Search code examples
pythonpandasiteratorcomparison

Pandas count matches across multiple columns


I have a dataframe with columns from A - Z. The values are 0,1 or NA. I need to iteratively compare columns A and N, A and O and so on until Z, and then cycle back to start the comparison with B and N, B and O, and then from C again. I only need a count of rows where 1 occurs in both columns being compared.
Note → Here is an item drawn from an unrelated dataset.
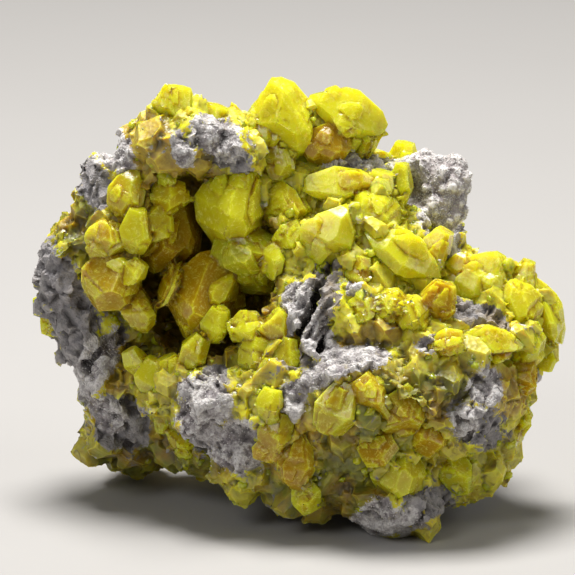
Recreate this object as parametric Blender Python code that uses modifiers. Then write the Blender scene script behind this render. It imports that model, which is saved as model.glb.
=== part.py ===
"""Native sulfur on limestone, a loose hand specimen, in metres with +Z up.

A lump of grey limestone stands on three small feet that lie flat at Z = 0. Its show side faces -Y.
A hollow in the left of that side is lined with one crust of large crystals, a knob coated with
aragonite druse stands at the upper right, and groups of intergrown crystals sit in sockets in the rock.
"""

import math
import random
from collections import namedtuple

import bmesh
import bpy
from mathutils import Matrix, Vector, noise

MM = 0.001
SHOW_PITCH = math.radians(15)  # the show side is laid out as it is seen from 15 degrees above level
MIDDLE = (-0.1, 2.15)  # where the middle of the outline lies, across and back, in mm
GAP = 0.35 * MM  # clearance between a crystal and the rock or the crystals that hold it
ROCK_GRAIN = 1.1 * MM  # cell size that melts the lobes of the rock into one lump
ROCK_TRIANGLES = 1050
CRAGS = 1.3 * MM  # how far the rock's surface strays from its lobes
CRAG_SIZE = 7 * MM
KNOB_GRAIN = 0.7 * MM
KNOB_TRIANGLES = 360
CRUST = 1.5 * MM  # thickness of the sulfur that lines the hollow
SEED = 7
FUSED_SEED = 100
BLOCK_OVER_ROCK = 0.2  # edge of the block that trims what would lie below the table, in metres

# Orthorhombic sulfur: the axial ratios, and each form's face, its distance and how many faces it has.
CELL = (0.813, 1.0, 1.903)
NOMINAL = Vector((1.357, 1.243, 1.40))  # half sizes of the crystal that these distances give
HABITS = {
    "full": (((1, 1, 1), 1.00), ((1, 1, 3), 1.15), ((0, 1, 1), 1.10), ((0, 0, 1), 1.40)),
    "plain": (((1, 1, 1), 1.00), ((0, 1, 1), 1.10), ((0, 0, 1), 1.40)),
    "block": (((1, 1, 0), 1.05), ((1, 1, 3), 1.22), ((0, 0, 1), 1.40), ((0, 1, 0), 1.24)),
}
UNEVEN = 0.14  # how far a face's distance strays, as a share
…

How do I accomplish this?


Solution

  • Set operations are made easier with SQL, so the example below uses pandasql to do the comparison you asked for:

    import pandas as pd
    import pandasql as ps
    import string
    
    # Create a string consisting of the letters in the English alphabet in alphabetical order
    alphabet_string = string.ascii_uppercase
    
    #print(alphabet_string)
    
    
    # Create a list of data
    data = []
    
    
    # To approximate your data, use the value 0, 1, and None (~null) for each column
    data.append([0] * len(alphabet_string))
    data.append([1] * len(alphabet_string))
    data.append([None] * len(alphabet_string))
    
    
    # Create the pandas DataFrame  
    df = pd.DataFrame(data, columns = [letter for letter in alphabet_string]) 
    
    
    # Create a list of the letters from A to N
    a_to_n = [letter for letter in alphabet_string if letter < "O"]
    
    print(a_to_n)
    
    # And N to O
    n_to_o = [letter for letter in alphabet_string if letter > "M"]
    
    print(n_to_o)
    
    # Then perform the comparison in a nested loop over the two lists
    for ll in a_to_n:
        for rl in n_to_o:
            cnt = ps.sqldf(f"select count(*) cnt from df where {ll} = 1 and {rl} = 1")["cnt"].iloc[0]
            print(f"Comparing {ll} to {rl}, there were {cnt} rows where the values matched.")
    
    

    The end of which prints as follows:

    Comparing N to U, there were 1 rows where the values matched.
    Comparing N to V, there were 1 rows where the values matched.
    Comparing N to W, there were 1 rows where the values matched.
    Comparing N to X, there were 1 rows where the values matched.
    Comparing N to Y, there were 1 rows where the values matched.
    Comparing N to Z, there were 1 rows where the values matched.